Abruptly, she prayed with a kind of burning fear that made no sense that he was in Heaven.

To have a loved one in Hell would be…unthinkable.

Jim was losing his godforsaken, ever-loving mind.

As Matthias’s lax body slumped into the sofa, his mouth moved like he was trying to speak…but nothing came out. Like there was a traffic jam on his cognitive byway.

“Talk to me,” Jim barked, trying to get through to the guy. “Did you know her? Did you see her? Is she okay?”

That mouth worked up and down, especially when Jim shook the guy again. “Matthias—”

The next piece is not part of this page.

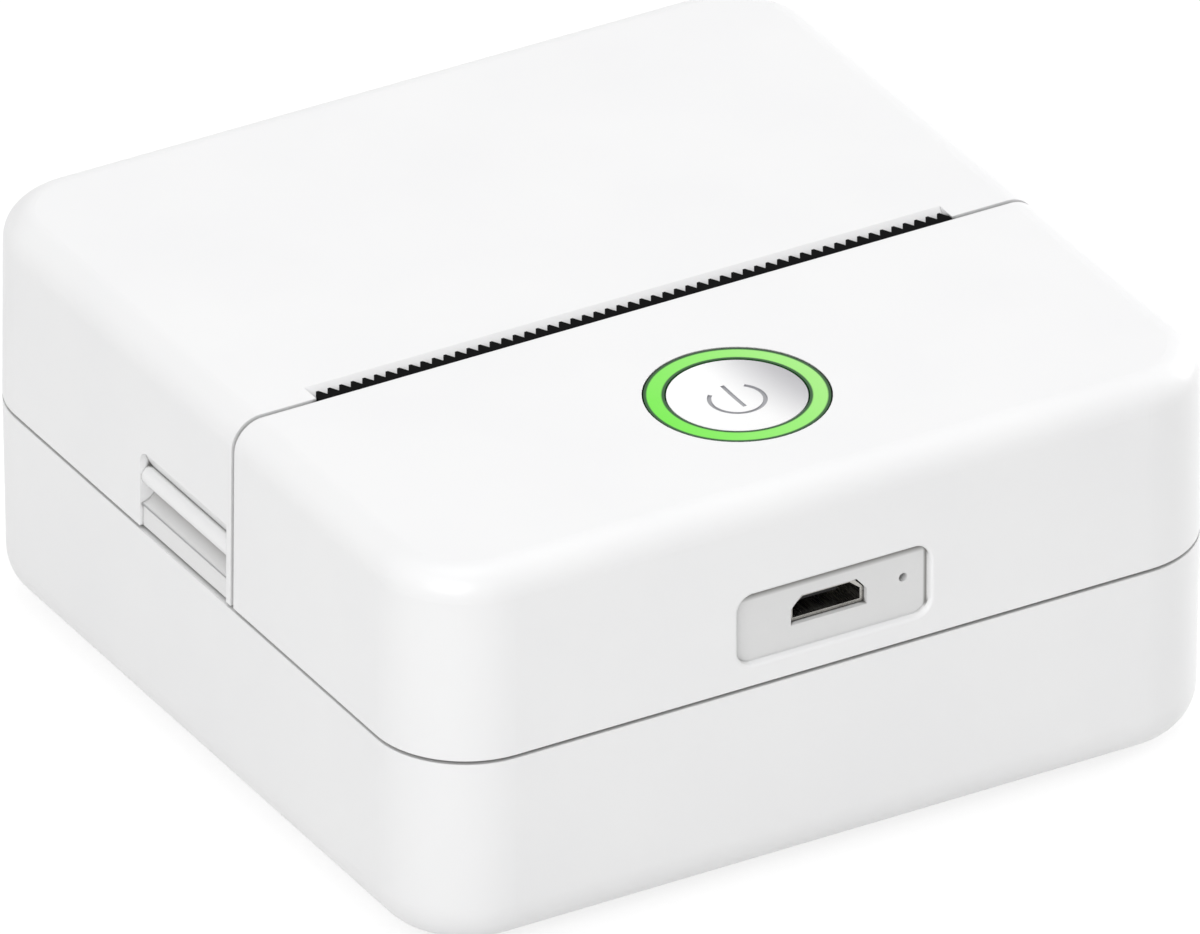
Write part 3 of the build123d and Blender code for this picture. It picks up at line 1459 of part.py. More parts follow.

“The girl—she’s in there.” Matthias pawed the sunglasses off his face and stared straight into Jim’s eyes—yet seemed not to focus on what was actually in front of him. “In Hell. The blond girl is there—I was with her.”

“Is she okay—” Dumb-ass question. Of course Sissy wasn’t. “What…”

“I was really there,” the man said as he tried to push himself up, like maybe some vertical would help clear his head. “And I was brought back to…why was I brought back? What am I supposed to do?”

Even though a big part of his mind was stuck on Sissy, Jim forced himself to get back in the game: this was the moment he’d been waiting for. This was his opening, the way in.

But shit…Sissy…

Jim cleared his throat. Twice. “Ah, you’re back because we need you to make the right choice this time.”

“Choice?”

“At the crossroads.” Jim prayed he was going to make some sense. “You’re, ah, you’re going to come to a moment where you need to choose, and if you don’t want to go back where you were, you have to pick the righteous path, not…what you’re used to.”

“So it’s true? About Heaven and Hell?”

“And you’ve got a second chance.”

“Why?”

“The devil cheats.”

Matthias suddenly focused on him. “You were there. Down below…oh my God, you were there—and that woman, thing—whatever—shit, the nurse!”

“I’m sorry?”

“The nurse who took care of me at the hospital after I was hit—who ran into me at the hotel!”

For a moment, Jim wanted to punch his own head. “Let me guess. A brunette?”

“It was her down below. And you were with her…she had you strapped down on—” The guy stopped abruptly. “Um, yeah…you were there.”

Great. Fucking wonderful.

Matthias had seen the fun and games?

And then it dawned on him. If Matthias had, Sissy must have as well— Christ, and he’d thought her catching him in the aftermath had been bad enough?

The urge to kill curled his hands into fists.

“Just how are you involved in all this?” Matthias demanded, eyes narrowing—

A dull thwack cut off whatever Jim might have replied, the sound something he was way too familiar with to misconstrue. And yet he couldn’t have heard it right, could he?

No, he thought as he reached for his forty, that had been a bullet going into wood: The confirmation was Adrian’s sudden appearance in the apartment. The angel was outing his gun, and looking like he was frustrated as shit.